過激派の背後にいるイラン

 ハマス、ヒズボラ、そしてイエメンのフーシ派などの背後にいるのがイランである。イランはこれらの過激派武装組織を生み、育てた。そのイランが敵対するのがイスラエルであり、アメリカである。

 パレスチナという地の帰属については、イランはイスラエルという国を否定し、パレスチナを支持する。宗教的には、イスラム教の中でも、イランはシーア派の総本山であり、スンニ派の頭目のサウジアラビアと対立する。

 第二次世界大戦後のイランで、1953年にアメリカの支援で親米派のパフレヴィー2世の政権が誕生したが、国民の生活は改善せず、行きすぎた西欧化への批判も強まり、大衆の反発を招いた。

 そのような大衆の不満を背景に、国外追放となっていたシーア派(十二イマーム派)最高指導者のホメイニ師は、海外から反政府活動を指導していた。
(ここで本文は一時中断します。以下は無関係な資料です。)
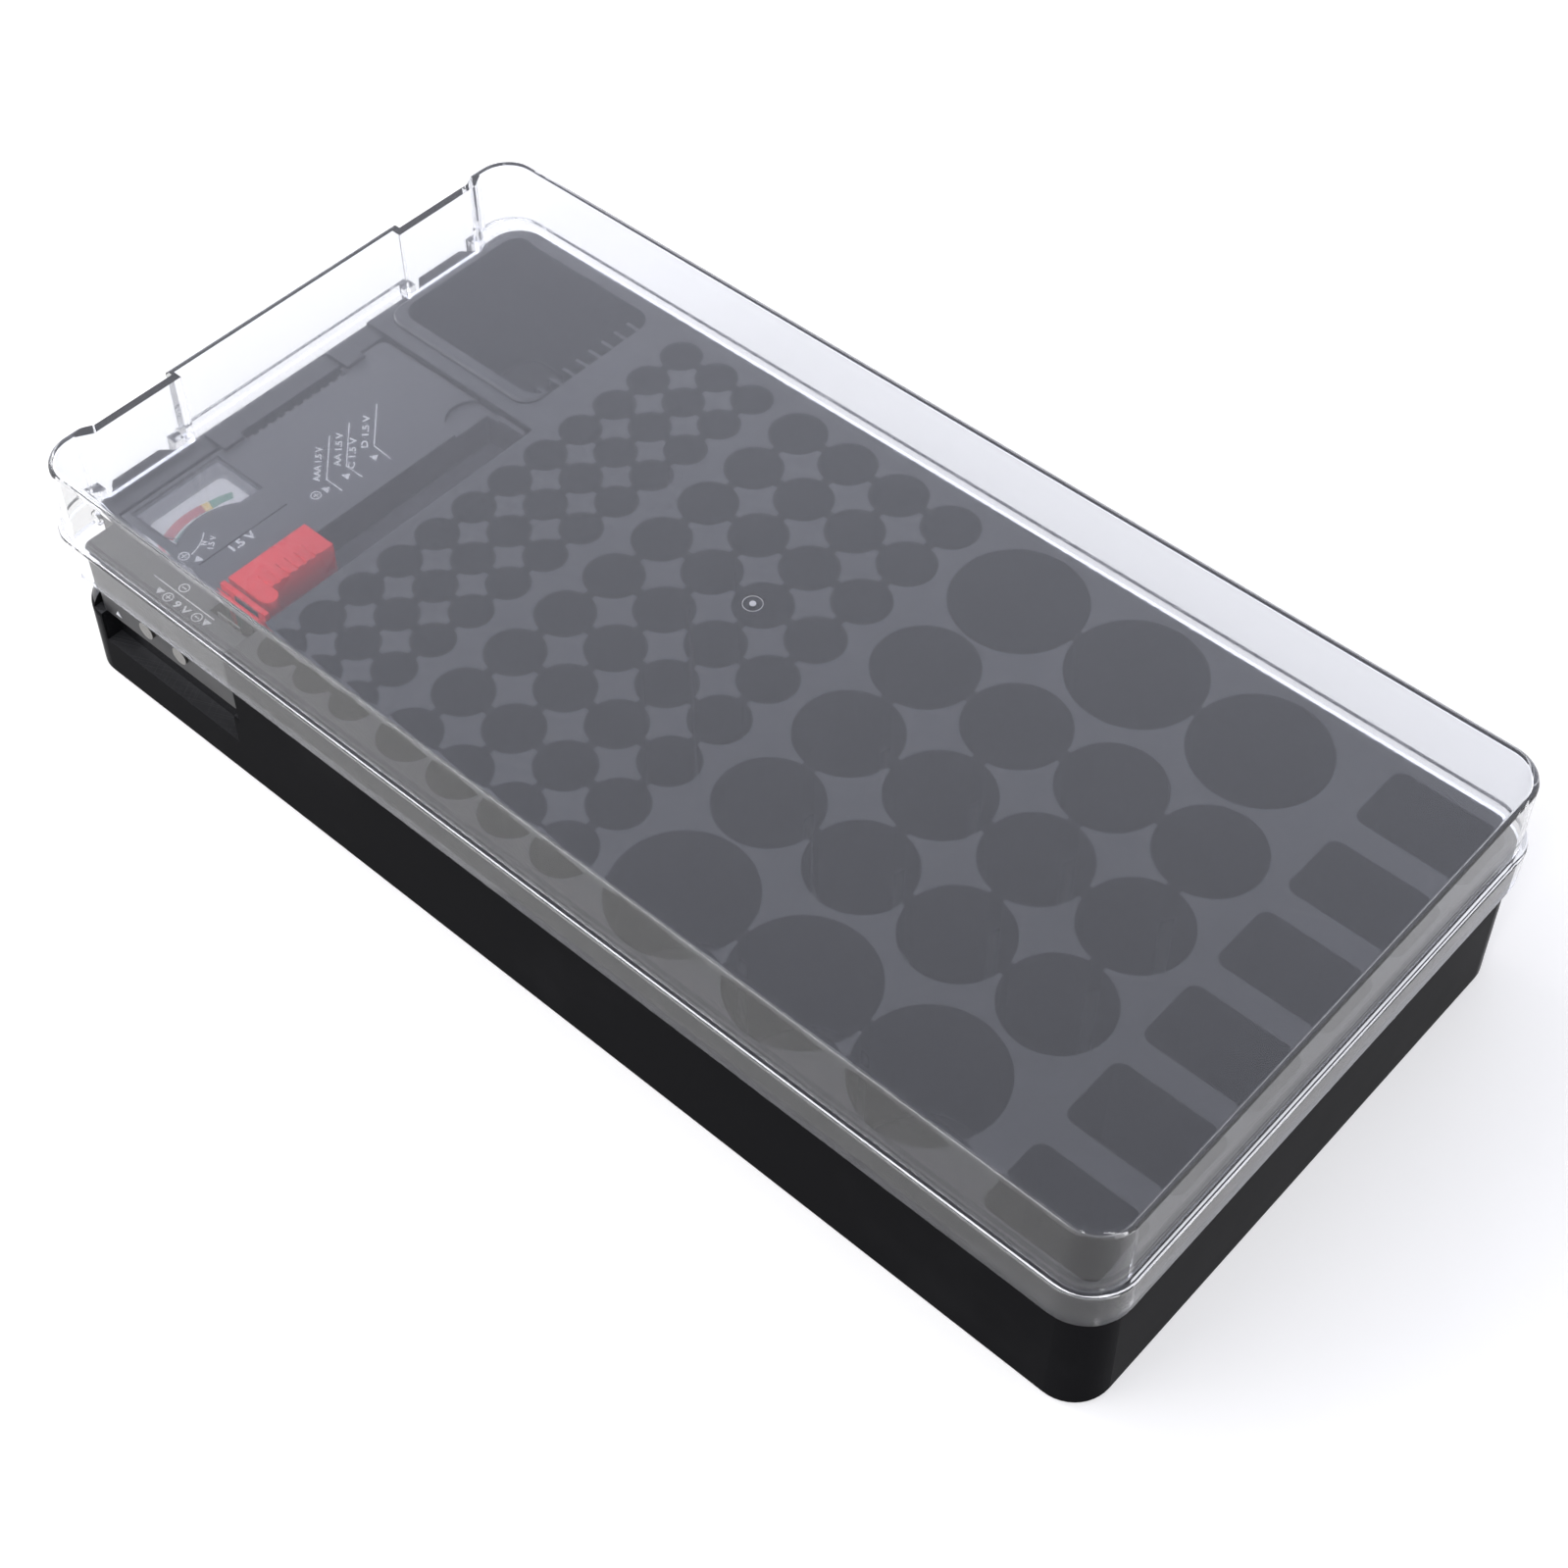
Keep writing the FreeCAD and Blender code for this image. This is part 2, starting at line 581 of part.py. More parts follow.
def make_clips(tray):
    """Two clips that stand on the left wall and reach over the tester."""
    for name, start in (("near_clip", "clip_near"), ("far_clip", "clip_far")):
        low = f"tester_y + {start}"
        high = f"tester_y + {start} + clip_wide"
        post = new_sketch(tray, f"{name}_post", "wall_top - root")
        block(post, "clip_inset", "bed_left", low, high)
        pad(tray, f"{name}_stand", post, "wall_drop + root")
        hook = new_sketch(tray, f"{name}_hook", "bed_floor + tester_tall + fit_gap")
        block(hook, "bed_left - root", "tester_x + clip_reach", low, high)
        pad(tray, f"{name}_reach", hook, "tray_tall - bed_floor - tester_tall - fit_gap")


def make_tray():
    """The black moulding that holds every cell."""
    tray = new_body("tray")
    base = new_sketch(tray, "tray_outline", "0")
    round_block(base, "0 - draft_out", "tray_long + draft_out", "0 - half - draft_out",
                "half + draft_out", "tray_corner")
    pad(tray, "tray_block", base, "tray_tall", "0 - tray_draft")
    DOC.recompute()
    top = size("tray_tall")
    round_edges(tray, "outer_rounding", "edge_round",
                lambda edge: at_level(edge, 0) or at_level(edge, top))
    foot = new_sketch(tray, "foot_outline", "0")
    round_block(foot, "foot_rim", "tray_long - foot_rim", "foot_rim - half", "half - foot_rim",
                "tray_corner")
    pocket(tray, "foot_recess", foot, "foot_tall", up=True)
    make_bin(tray)
    make_tester_bed(tray)
    make_clips(tray)
    make_hinge_lugs(tray)
    cut = tray.newObject("PartDesign::Boolean", "cell_pockets")
    cut.Type = "Cut"
    cut.setObjects(make_fields())
    tray.Tip = cut
    place(tray)
    return tray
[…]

1978年になると、学生や市民は、王制批判の抗議活動を行い、それを鎮圧できなくなったパフレヴィー2世は、1979年1月に海外に逃亡した。

 ホメイニは、亡命先のパリから帰国して1979年2月11日に政権に就き、国名もイラン・イスラム共和国に変えたが、その統治は、シャリア(イスラム法)に基づく厳格なもので、アメリカの「退廃文化」は斥けられ、女性は外出時にはヘジャブの着用を義務化された。

 ホメイニは、イスラエルを国家として認めず、殲滅する対象だとした。さらに、石油の国有化を行い、原油の輸出を制限した。その結果、石油価格が高騰し、第二次石油ショックを引き起こした。